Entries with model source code

[Begin]

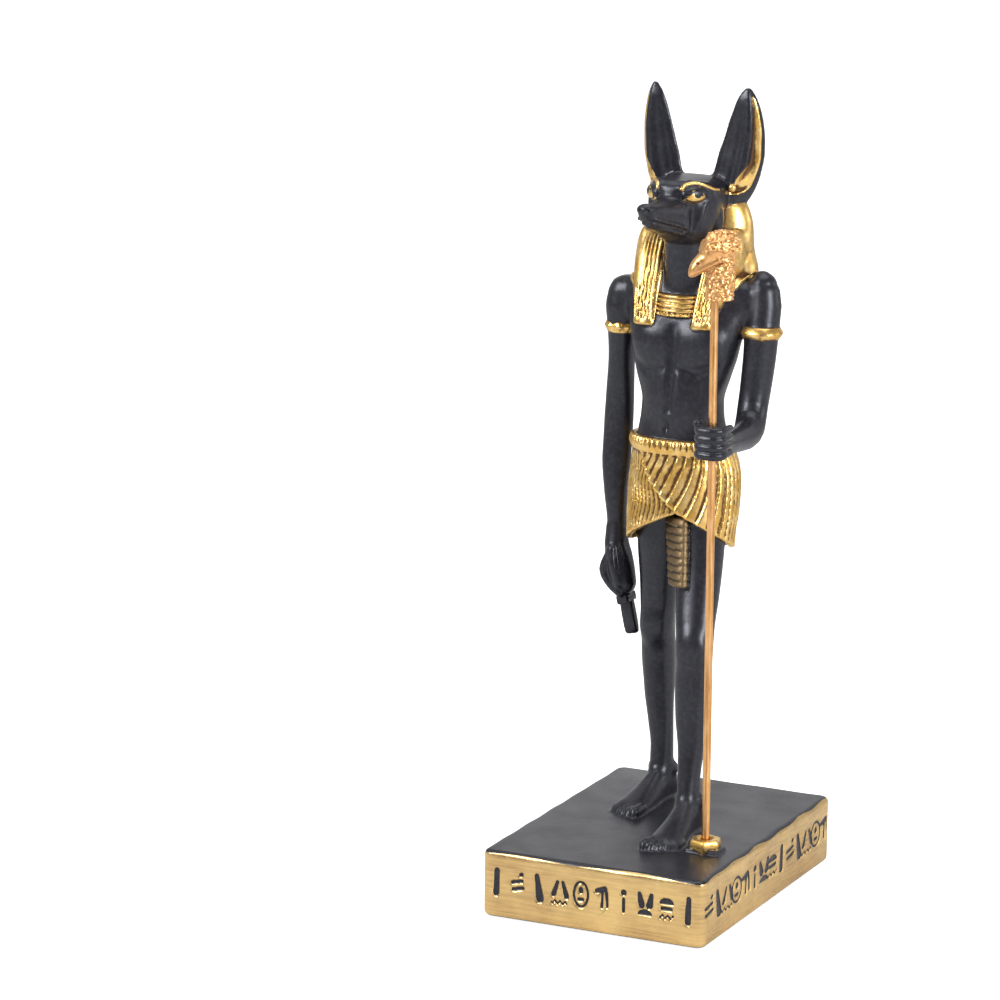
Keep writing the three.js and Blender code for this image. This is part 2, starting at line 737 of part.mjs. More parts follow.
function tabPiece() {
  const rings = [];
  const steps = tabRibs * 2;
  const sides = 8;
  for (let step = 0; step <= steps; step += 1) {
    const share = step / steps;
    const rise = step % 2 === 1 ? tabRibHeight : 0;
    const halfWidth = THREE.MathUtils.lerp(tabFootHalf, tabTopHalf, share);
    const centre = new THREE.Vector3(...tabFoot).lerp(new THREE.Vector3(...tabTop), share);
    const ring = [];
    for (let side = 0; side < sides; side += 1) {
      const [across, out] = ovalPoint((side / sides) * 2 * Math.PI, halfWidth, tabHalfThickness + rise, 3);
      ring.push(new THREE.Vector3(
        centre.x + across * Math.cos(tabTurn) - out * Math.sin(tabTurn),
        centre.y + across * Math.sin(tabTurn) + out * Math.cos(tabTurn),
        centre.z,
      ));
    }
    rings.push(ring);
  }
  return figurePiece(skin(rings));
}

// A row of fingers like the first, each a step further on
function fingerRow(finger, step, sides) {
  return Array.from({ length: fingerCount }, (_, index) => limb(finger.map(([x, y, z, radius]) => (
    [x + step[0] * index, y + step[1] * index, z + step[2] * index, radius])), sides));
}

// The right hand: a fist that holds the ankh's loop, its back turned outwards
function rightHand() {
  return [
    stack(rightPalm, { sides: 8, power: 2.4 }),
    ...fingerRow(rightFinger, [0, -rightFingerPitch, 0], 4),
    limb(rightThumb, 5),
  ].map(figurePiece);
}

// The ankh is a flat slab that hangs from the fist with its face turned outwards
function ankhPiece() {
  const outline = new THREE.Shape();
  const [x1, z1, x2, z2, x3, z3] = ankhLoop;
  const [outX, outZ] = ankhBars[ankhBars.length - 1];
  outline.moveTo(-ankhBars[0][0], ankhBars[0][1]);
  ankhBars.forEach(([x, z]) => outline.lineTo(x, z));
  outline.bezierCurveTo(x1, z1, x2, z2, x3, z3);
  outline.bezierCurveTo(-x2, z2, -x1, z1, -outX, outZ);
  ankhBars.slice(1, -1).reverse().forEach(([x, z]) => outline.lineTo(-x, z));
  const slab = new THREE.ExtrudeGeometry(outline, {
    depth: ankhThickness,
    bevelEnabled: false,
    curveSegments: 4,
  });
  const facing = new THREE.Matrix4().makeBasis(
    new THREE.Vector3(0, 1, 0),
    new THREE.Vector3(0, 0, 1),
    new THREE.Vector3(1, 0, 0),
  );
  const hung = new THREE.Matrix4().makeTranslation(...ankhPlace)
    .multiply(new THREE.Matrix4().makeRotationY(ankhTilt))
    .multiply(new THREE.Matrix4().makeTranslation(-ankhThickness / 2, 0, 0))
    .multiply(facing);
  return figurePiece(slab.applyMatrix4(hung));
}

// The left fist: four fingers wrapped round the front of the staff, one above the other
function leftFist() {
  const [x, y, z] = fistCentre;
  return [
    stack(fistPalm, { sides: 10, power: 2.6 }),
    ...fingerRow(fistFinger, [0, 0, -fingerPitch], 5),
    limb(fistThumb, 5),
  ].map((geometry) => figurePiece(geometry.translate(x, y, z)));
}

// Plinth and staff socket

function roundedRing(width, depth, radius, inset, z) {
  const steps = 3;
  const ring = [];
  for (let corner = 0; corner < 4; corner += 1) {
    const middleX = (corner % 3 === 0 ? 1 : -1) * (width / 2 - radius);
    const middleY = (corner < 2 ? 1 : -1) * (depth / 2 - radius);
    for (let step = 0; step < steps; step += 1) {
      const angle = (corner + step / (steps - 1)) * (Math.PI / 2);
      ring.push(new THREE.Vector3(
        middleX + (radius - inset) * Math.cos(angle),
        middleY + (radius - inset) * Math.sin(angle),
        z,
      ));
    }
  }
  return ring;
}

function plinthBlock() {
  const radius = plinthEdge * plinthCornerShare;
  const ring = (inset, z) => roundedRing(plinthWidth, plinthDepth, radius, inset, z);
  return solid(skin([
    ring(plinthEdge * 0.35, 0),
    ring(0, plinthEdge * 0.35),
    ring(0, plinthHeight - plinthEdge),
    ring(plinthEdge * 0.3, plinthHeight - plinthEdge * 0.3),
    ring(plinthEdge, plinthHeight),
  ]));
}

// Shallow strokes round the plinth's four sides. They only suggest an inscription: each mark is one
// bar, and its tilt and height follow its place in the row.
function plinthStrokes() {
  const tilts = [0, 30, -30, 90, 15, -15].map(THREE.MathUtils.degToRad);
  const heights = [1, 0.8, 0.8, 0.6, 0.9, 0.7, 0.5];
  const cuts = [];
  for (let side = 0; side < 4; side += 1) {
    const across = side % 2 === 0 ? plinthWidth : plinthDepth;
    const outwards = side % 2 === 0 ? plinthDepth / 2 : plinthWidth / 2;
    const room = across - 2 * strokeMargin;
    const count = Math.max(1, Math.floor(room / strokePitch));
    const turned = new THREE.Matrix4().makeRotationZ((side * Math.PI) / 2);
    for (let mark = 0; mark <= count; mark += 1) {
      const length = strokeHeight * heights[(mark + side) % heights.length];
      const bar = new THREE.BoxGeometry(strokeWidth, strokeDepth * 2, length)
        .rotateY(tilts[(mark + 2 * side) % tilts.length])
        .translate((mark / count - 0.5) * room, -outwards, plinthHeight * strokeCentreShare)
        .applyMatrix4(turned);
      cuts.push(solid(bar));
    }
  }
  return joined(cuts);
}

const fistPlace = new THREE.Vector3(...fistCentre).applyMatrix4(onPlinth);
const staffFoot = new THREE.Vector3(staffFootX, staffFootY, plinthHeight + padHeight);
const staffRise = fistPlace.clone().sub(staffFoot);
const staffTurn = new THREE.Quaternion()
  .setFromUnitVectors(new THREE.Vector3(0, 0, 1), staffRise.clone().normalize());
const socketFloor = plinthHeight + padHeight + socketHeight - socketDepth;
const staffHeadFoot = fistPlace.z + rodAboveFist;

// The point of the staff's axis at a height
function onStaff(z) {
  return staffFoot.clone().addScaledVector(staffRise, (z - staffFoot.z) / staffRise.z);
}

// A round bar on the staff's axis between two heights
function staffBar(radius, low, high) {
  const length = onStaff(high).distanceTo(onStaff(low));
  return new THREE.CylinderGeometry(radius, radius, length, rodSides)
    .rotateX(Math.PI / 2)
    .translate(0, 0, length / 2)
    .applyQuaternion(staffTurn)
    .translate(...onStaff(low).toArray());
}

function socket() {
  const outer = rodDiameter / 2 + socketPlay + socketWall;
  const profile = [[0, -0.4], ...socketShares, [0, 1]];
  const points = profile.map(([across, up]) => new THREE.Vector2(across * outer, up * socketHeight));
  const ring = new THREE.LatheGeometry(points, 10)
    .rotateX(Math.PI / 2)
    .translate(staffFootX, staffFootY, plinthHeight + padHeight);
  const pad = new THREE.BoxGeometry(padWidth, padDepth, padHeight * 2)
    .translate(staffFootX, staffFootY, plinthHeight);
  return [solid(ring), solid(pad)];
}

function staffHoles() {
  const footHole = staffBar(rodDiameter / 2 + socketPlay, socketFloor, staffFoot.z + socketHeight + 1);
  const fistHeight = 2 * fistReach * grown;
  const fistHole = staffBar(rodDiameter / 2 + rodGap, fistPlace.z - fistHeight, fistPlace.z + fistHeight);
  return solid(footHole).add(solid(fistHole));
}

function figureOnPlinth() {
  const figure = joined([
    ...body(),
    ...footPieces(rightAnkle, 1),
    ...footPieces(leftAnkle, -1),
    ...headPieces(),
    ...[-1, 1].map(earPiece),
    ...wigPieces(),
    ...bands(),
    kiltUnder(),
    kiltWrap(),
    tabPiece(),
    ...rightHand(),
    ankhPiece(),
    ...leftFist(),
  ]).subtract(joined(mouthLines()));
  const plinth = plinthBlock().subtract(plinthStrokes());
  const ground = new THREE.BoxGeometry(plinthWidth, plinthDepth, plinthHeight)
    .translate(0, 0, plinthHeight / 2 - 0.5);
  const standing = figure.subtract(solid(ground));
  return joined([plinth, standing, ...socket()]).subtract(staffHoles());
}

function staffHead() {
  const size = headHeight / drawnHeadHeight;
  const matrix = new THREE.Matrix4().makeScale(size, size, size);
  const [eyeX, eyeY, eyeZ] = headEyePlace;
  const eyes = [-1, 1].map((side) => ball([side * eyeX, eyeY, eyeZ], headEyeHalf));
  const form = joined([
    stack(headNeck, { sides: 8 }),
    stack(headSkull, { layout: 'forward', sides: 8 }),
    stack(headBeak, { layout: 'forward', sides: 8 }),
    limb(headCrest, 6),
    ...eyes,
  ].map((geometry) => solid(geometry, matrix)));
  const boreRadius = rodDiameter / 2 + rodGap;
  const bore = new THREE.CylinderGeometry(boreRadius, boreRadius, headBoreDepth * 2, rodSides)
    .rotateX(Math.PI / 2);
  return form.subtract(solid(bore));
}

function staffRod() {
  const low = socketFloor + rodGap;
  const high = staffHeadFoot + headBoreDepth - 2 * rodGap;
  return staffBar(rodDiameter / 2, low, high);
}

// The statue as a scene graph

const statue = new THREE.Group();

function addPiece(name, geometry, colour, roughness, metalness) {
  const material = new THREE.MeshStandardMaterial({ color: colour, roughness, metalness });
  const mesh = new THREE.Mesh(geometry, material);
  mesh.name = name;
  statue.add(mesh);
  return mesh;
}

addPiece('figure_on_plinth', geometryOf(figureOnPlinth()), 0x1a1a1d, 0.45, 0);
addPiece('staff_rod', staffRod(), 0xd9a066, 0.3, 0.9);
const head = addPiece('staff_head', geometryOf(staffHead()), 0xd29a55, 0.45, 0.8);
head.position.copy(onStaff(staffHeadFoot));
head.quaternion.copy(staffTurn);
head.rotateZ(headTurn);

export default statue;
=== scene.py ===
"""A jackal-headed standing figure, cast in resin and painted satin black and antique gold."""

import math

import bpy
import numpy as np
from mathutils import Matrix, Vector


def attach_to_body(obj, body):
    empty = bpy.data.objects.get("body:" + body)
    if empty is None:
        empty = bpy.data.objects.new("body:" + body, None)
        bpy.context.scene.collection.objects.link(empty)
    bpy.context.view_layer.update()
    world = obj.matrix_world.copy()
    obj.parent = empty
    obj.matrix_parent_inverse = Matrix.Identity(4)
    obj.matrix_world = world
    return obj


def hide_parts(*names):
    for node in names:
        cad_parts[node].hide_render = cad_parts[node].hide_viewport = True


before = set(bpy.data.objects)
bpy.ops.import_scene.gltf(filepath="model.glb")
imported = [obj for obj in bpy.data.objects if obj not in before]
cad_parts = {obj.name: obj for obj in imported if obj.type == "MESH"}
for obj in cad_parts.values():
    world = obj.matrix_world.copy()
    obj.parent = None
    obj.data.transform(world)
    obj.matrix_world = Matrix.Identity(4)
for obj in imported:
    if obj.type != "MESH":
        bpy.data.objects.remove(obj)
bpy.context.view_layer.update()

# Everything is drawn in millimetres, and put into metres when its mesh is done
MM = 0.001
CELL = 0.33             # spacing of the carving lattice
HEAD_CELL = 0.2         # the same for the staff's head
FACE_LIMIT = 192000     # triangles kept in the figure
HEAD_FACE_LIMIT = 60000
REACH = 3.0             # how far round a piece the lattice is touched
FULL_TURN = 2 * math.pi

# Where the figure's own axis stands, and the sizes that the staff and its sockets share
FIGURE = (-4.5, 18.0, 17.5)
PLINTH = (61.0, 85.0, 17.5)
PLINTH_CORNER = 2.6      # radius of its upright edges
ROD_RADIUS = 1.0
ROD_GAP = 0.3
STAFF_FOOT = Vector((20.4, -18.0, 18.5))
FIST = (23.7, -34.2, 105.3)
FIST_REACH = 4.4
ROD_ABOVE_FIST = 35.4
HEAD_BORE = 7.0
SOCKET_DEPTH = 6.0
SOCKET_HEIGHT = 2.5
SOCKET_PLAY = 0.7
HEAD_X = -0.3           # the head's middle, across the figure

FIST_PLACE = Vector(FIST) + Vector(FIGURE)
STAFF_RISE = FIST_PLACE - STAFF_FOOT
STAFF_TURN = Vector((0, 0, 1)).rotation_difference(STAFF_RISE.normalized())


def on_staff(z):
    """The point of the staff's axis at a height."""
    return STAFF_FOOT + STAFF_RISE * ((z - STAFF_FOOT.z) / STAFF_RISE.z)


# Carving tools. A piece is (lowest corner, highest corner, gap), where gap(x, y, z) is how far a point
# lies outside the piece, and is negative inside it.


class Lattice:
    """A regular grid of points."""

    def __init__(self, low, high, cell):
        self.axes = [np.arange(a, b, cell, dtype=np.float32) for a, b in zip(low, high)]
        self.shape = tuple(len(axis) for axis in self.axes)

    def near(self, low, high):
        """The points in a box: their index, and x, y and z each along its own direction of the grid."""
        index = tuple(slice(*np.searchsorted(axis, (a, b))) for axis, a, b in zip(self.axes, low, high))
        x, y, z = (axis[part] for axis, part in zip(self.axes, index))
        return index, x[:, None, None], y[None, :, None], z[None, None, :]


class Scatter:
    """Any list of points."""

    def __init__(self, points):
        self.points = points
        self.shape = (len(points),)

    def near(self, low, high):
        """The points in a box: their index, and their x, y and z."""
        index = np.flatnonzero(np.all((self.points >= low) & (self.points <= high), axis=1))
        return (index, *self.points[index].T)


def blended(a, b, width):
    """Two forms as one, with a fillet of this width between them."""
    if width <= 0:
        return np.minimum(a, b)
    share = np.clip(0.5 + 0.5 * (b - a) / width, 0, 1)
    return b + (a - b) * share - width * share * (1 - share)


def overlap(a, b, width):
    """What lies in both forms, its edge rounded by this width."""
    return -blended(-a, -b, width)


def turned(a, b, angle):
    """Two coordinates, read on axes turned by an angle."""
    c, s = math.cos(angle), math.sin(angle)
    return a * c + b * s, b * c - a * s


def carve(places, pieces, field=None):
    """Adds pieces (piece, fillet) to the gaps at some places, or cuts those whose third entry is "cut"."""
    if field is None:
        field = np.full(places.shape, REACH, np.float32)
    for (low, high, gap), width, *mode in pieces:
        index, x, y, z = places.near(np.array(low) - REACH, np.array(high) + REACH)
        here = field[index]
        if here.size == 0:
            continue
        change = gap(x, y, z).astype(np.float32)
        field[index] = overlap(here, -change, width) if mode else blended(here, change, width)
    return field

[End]
[Begin]

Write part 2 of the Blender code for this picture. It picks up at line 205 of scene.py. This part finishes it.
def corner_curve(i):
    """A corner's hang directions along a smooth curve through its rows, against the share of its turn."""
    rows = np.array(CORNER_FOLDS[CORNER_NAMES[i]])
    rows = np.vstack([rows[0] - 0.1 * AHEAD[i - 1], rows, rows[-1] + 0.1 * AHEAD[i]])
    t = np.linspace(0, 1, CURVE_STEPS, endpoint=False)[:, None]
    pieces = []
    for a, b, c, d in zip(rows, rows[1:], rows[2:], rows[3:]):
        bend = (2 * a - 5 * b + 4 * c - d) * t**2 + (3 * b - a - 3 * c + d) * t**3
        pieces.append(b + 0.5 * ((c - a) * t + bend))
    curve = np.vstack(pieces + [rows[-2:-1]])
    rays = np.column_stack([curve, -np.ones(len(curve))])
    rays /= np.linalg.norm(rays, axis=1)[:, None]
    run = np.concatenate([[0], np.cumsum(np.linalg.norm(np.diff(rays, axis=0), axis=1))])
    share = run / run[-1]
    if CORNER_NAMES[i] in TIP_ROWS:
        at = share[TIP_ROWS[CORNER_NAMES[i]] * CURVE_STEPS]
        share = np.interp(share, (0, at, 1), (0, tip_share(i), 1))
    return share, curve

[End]
[Begin]

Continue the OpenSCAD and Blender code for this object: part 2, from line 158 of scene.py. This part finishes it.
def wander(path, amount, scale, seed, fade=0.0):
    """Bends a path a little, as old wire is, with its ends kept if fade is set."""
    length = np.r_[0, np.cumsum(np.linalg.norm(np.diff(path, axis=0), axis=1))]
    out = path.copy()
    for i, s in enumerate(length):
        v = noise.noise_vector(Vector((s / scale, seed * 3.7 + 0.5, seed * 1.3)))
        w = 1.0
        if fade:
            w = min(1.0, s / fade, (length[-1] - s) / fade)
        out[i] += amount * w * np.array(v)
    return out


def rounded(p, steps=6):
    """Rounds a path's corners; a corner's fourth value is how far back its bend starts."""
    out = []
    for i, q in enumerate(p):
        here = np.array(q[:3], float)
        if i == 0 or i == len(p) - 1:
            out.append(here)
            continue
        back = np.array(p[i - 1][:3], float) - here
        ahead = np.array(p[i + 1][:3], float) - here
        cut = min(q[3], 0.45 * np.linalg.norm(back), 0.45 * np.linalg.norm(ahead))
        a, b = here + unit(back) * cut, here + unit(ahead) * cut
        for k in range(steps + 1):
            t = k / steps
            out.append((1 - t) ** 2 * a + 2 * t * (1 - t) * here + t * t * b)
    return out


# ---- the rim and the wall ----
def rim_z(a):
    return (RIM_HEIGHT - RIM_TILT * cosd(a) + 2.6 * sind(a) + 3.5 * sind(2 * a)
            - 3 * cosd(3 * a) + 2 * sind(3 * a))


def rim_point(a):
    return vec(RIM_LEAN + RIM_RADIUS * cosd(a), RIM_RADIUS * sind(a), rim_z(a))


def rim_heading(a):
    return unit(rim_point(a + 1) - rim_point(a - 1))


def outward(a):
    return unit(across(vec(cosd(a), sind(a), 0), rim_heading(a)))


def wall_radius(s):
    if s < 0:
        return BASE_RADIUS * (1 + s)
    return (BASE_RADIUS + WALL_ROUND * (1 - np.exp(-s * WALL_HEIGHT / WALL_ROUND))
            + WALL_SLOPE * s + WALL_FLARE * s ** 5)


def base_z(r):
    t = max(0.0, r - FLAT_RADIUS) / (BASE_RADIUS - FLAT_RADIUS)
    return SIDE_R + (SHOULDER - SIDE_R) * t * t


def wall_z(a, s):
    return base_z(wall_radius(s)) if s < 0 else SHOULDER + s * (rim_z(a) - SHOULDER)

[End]

Task instructions: With the first line being the one containing "cad_parts[node].hide_render = cad_parts[node].hide_viewport" and the last line the one containing "FULL_TURN = 2 * math.pi", transcribe exactly the lines above that fall in that range.

Task answer:
        cad_parts[node].hide_render = cad_parts[node].hide_viewport = True


before = set(bpy.data.objects)
bpy.ops.import_scene.gltf(filepath="model.glb")
imported = [obj for obj in bpy.data.objects if obj not in before]
cad_parts = {obj.name: obj for obj in imported if obj.type == "MESH"}
for obj in cad_parts.values():
    world = obj.matrix_world.copy()
    obj.parent = None
    obj.data.transform(world)
    obj.matrix_world = Matrix.Identity(4)
for obj in imported:
    if obj.type != "MESH":
        bpy.data.objects.remove(obj)
bpy.context.view_layer.update()

# Everything is drawn in millimetres, and put into metres when its mesh is done
MM = 0.001
CELL = 0.33             # spacing of the carving lattice
HEAD_CELL = 0.2         # the same for the staff's head
FACE_LIMIT = 192000     # triangles kept in the figure
HEAD_FACE_LIMIT = 60000
REACH = 3.0             # how far round a piece the lattice is touched
FULL_TURN = 2 * math.pi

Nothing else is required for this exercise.